EXERCISE DATA
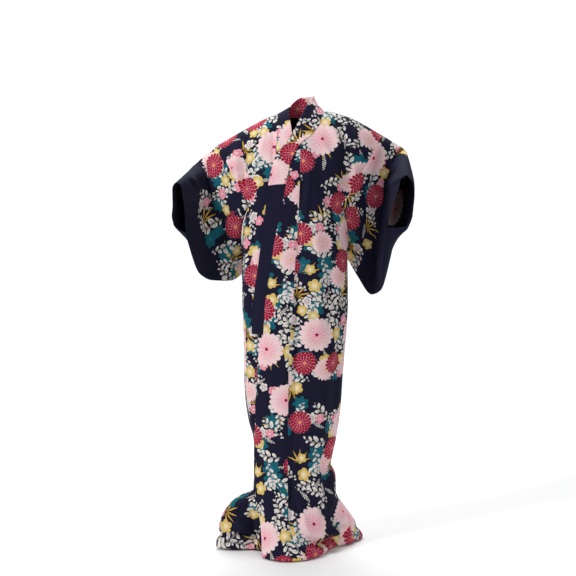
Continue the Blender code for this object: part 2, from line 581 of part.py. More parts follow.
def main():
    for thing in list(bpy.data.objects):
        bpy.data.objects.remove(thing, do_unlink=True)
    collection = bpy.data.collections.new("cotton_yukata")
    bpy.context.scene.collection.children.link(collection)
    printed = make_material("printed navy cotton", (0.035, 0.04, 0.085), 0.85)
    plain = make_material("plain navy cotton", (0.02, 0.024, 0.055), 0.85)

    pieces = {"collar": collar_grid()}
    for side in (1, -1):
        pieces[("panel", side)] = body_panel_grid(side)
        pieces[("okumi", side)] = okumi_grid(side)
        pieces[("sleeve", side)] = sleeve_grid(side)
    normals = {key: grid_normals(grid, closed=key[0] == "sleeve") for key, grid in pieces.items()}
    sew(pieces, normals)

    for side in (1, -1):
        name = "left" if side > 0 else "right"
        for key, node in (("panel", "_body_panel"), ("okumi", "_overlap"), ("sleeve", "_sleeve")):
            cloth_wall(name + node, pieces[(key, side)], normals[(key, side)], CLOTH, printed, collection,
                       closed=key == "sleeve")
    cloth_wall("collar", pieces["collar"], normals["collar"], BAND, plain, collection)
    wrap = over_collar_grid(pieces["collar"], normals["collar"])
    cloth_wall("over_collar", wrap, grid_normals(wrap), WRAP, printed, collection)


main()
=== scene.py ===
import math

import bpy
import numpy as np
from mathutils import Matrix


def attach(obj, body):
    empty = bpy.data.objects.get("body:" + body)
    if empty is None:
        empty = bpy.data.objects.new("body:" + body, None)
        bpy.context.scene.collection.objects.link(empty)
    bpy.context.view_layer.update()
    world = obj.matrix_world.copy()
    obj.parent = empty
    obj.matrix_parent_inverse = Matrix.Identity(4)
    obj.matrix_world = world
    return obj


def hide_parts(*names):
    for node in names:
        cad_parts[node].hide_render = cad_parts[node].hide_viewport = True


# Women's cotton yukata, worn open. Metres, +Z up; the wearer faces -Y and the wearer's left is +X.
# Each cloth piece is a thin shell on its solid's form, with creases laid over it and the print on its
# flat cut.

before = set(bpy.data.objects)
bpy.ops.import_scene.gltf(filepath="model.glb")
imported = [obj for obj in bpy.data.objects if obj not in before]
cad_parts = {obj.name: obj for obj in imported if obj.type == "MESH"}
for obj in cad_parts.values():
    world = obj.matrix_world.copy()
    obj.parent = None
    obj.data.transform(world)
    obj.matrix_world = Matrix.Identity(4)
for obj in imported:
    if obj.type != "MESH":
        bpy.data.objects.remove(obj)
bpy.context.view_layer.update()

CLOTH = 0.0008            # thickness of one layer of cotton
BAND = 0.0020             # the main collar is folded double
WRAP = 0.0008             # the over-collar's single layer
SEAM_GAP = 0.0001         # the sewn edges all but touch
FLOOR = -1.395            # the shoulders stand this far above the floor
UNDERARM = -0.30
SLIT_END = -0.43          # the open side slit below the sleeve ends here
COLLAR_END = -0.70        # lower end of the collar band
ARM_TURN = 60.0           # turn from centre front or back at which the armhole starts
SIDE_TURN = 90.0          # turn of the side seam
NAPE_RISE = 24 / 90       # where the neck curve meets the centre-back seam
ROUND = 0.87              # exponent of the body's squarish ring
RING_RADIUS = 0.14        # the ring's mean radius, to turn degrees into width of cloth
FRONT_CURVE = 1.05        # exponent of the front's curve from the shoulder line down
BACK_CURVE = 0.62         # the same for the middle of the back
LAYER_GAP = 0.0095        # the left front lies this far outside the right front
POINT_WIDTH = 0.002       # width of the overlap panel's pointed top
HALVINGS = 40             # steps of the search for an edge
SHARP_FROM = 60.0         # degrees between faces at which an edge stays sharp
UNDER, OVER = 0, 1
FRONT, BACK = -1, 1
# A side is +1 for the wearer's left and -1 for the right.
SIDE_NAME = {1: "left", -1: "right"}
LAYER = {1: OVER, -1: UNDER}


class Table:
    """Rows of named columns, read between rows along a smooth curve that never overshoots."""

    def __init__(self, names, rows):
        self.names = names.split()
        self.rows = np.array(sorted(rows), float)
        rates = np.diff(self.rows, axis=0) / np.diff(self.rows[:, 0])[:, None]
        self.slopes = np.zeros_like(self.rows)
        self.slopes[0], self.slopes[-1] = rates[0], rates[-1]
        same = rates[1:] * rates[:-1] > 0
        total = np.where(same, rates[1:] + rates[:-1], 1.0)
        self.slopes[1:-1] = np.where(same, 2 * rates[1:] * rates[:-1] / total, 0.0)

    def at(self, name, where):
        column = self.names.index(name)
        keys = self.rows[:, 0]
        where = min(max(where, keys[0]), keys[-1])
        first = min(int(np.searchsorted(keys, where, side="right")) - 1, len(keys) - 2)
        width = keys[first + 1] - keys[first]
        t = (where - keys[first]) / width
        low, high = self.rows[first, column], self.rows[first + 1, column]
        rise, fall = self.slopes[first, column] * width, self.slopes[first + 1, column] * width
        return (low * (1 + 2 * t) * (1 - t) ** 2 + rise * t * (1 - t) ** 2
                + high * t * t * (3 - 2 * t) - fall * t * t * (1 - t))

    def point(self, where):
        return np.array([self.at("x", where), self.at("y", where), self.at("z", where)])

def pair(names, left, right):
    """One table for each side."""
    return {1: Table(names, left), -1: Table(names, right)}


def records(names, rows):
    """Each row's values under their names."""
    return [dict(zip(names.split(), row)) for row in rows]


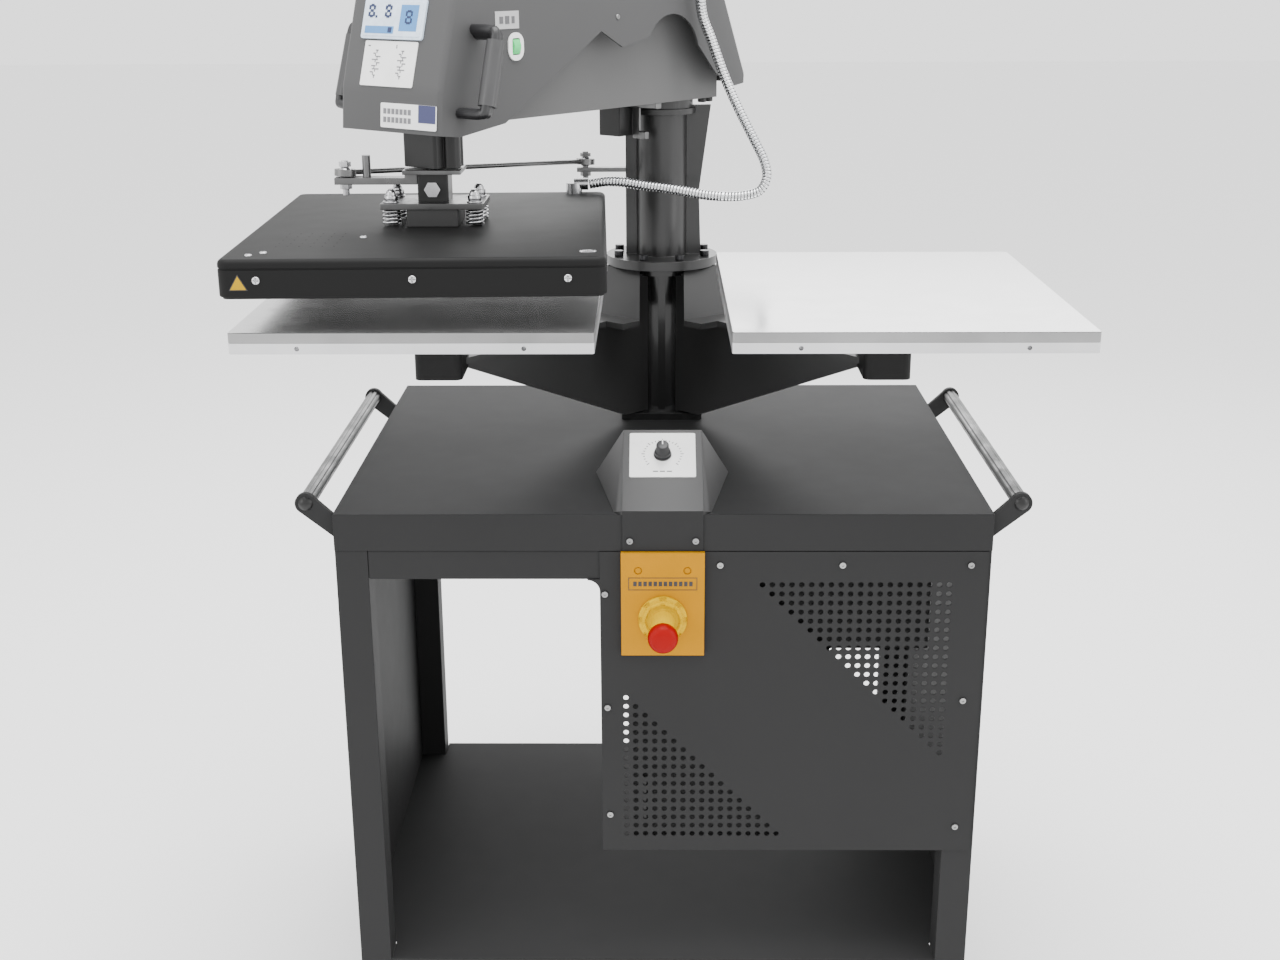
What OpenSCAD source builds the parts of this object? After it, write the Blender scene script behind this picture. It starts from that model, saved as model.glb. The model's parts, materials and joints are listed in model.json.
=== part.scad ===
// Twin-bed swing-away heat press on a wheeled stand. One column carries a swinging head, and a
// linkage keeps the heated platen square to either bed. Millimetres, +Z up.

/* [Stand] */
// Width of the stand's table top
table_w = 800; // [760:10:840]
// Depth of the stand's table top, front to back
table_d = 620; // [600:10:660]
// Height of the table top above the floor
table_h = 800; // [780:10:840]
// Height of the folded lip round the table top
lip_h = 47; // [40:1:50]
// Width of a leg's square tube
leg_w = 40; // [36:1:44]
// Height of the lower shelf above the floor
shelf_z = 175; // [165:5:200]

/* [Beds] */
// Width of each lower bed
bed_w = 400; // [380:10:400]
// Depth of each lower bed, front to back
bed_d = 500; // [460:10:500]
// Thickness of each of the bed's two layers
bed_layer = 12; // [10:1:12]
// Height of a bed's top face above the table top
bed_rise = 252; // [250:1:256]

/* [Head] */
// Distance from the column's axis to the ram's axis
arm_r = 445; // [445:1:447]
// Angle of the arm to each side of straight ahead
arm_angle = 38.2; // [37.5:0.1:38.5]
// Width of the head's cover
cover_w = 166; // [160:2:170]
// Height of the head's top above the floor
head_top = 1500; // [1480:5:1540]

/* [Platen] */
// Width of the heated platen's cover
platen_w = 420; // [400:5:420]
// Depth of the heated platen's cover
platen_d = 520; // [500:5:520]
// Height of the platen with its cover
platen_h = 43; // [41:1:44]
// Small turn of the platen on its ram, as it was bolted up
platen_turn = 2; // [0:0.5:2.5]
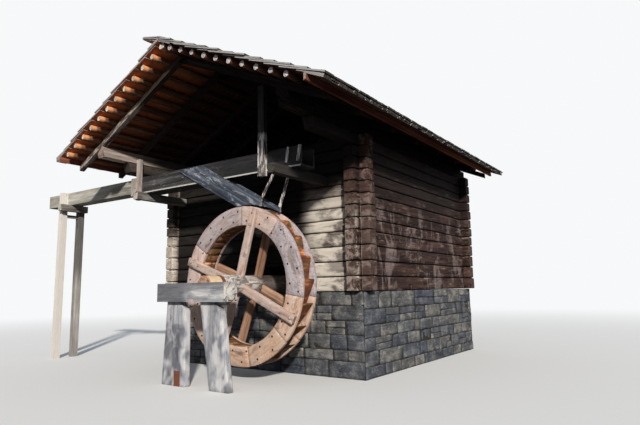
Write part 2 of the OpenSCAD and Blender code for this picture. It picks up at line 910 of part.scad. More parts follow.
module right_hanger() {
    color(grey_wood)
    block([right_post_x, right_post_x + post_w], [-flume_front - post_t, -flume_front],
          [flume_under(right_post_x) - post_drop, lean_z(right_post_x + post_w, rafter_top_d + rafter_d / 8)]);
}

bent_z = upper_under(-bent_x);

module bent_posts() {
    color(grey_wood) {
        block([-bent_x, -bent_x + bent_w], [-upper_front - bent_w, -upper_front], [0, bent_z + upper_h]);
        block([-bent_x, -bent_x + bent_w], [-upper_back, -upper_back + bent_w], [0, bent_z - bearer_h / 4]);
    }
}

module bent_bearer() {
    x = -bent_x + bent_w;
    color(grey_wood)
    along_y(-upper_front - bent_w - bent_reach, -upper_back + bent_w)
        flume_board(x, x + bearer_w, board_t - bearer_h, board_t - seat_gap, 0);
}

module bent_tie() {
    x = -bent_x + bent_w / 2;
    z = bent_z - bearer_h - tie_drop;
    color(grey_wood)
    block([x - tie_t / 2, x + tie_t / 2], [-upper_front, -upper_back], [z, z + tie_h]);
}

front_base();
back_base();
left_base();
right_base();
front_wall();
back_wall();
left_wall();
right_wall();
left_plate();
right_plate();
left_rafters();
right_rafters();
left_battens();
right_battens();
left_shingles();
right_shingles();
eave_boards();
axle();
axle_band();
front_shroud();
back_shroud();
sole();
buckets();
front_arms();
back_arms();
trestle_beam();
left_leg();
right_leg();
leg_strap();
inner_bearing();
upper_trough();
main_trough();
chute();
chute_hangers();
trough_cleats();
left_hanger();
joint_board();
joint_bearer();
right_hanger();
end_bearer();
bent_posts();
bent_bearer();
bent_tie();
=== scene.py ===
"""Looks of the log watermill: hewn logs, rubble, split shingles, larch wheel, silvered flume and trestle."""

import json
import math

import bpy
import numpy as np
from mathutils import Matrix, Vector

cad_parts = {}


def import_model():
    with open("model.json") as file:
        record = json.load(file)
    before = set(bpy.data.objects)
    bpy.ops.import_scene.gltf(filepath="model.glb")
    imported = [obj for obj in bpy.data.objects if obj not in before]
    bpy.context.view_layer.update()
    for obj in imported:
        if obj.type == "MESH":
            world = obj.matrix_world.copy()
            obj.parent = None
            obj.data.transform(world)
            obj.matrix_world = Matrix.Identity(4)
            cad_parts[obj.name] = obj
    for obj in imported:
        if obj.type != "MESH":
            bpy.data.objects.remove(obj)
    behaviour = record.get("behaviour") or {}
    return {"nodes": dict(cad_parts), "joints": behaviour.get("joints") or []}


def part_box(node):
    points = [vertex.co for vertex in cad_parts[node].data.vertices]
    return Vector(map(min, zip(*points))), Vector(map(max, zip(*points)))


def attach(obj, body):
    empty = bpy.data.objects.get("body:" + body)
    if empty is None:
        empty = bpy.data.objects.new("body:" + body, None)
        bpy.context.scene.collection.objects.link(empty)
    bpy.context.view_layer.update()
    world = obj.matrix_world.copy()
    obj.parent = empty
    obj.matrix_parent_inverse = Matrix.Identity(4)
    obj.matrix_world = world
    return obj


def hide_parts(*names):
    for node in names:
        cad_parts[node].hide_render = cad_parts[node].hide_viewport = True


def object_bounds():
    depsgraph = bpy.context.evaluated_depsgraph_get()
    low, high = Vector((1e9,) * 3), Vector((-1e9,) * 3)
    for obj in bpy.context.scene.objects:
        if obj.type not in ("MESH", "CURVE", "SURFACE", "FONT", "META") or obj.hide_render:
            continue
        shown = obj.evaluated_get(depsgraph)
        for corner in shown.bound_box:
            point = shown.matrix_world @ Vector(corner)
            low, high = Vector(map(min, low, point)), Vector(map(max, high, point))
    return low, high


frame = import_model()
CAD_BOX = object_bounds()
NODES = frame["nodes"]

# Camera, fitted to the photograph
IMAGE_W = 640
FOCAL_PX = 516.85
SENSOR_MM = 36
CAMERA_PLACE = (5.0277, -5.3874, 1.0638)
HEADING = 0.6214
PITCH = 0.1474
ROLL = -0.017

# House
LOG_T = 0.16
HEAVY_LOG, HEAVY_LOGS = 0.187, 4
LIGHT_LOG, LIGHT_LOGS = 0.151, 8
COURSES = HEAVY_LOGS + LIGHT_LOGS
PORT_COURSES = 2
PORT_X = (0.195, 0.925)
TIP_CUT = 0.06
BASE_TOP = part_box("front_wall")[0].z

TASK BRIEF
Give again the run of lines that opens at the line with "What OpenSCAD source" and closes at the line with "bent_z = upper_under(-bent_x);", exactly, and only that run.

RESULT BELOW
What OpenSCAD source builds the parts of this object? After it, write the Blender scene script behind this picture. It starts from that model, saved as model.glb. The model's parts, materials and joints are listed in model.json.
=== part.scad ===
// Twin-bed swing-away heat press on a wheeled stand. One column carries a swinging head, and a
// linkage keeps the heated platen square to either bed. Millimetres, +Z up.

/* [Stand] */
// Width of the stand's table top
table_w = 800; // [760:10:840]
// Depth of the stand's table top, front to back
table_d = 620; // [600:10:660]
// Height of the table top above the floor
table_h = 800; // [780:10:840]
// Height of the folded lip round the table top
lip_h = 47; // [40:1:50]
// Width of a leg's square tube
leg_w = 40; // [36:1:44]
// Height of the lower shelf above the floor
shelf_z = 175; // [165:5:200]

/* [Beds] */
// Width of each lower bed
bed_w = 400; // [380:10:400]
// Depth of each lower bed, front to back
bed_d = 500; // [460:10:500]
// Thickness of each of the bed's two layers
bed_layer = 12; // [10:1:12]
// Height of a bed's top face above the table top
bed_rise = 252; // [250:1:256]

/* [Head] */
// Distance from the column's axis to the ram's axis
arm_r = 445; // [445:1:447]
// Angle of the arm to each side of straight ahead
arm_angle = 38.2; // [37.5:0.1:38.5]
// Width of the head's cover
cover_w = 166; // [160:2:170]
// Height of the head's top above the floor
head_top = 1500; // [1480:5:1540]

/* [Platen] */
// Width of the heated platen's cover
platen_w = 420; // [400:5:420]
// Depth of the heated platen's cover
platen_d = 520; // [500:5:520]
// Height of the platen with its cover
platen_h = 43; // [41:1:44]
// Small turn of the platen on its ram, as it was bolted up
platen_turn = 2; // [0:0.5:2.5]
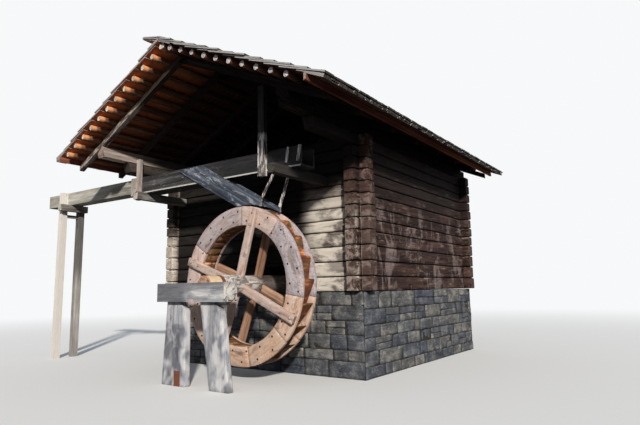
Write part 2 of the OpenSCAD and Blender code for this picture. It picks up at line 910 of part.scad. More parts follow.
module right_hanger() {
    color(grey_wood)
    block([right_post_x, right_post_x + post_w], [-flume_front - post_t, -flume_front],
          [flume_under(right_post_x) - post_drop, lean_z(right_post_x + post_w, rafter_top_d + rafter_d / 8)]);
}

bent_z = upper_under(-bent_x);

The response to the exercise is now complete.